The stock then enjoyed an oversold rally, and now it is back to testing that November low and support. My view is that we typically get a short-term bounce off a spike low, but if we think about Oracle’s path this year, it follows the narrative of the year.
In the first quarter: Oh my, tech will get crushed with tariffs, sell it all. Ok, maybe tech will be ok, buy tech. Then the summer showed a slowing job market and some more inflation than expected. Yikes, that’s not good (summer correction). But in the fall, all this new economy stuff was going to catapult us upward forever and a day (the gap up). Then reality sets in, and, huh, maybe cash to burn has found a match with all this spending.

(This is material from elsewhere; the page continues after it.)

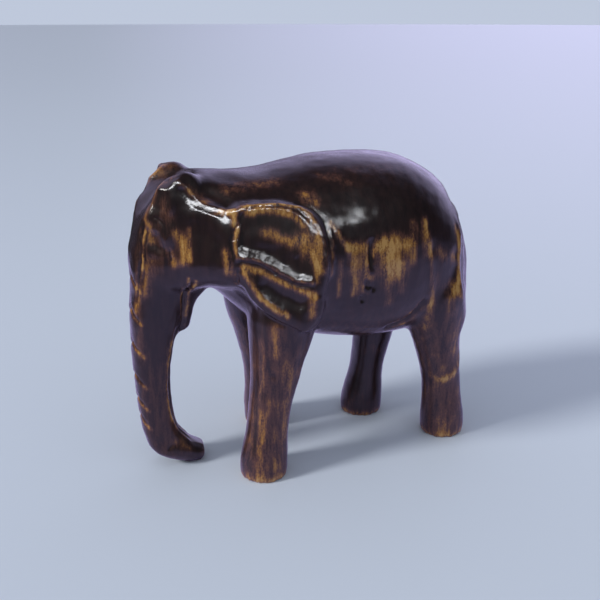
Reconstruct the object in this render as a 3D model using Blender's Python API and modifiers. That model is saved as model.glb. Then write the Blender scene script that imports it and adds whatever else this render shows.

And now we find ourselves with beloved tech no longer able to rally on good earnings (see NVDA a few weeks ago and now AVGO Friday). Group rotation has been intact in this market since that summer peak, and it remains in place for now.
As for Friday, I did not see any panic (the put/call ratio could not even get over 1.0). The VIX was barely up. The volume on the QQQs was 75 million shares, but a few weeks ago, we saw back-to-back days of 100 million shares. Yet nothing broke down, nothing broke uptrend lines or 50-day moving averages.
I don’t think the volatility is done yet. In the last eight weeks, the S&P is flat as a pancake. At least we’re working off that overbought reading.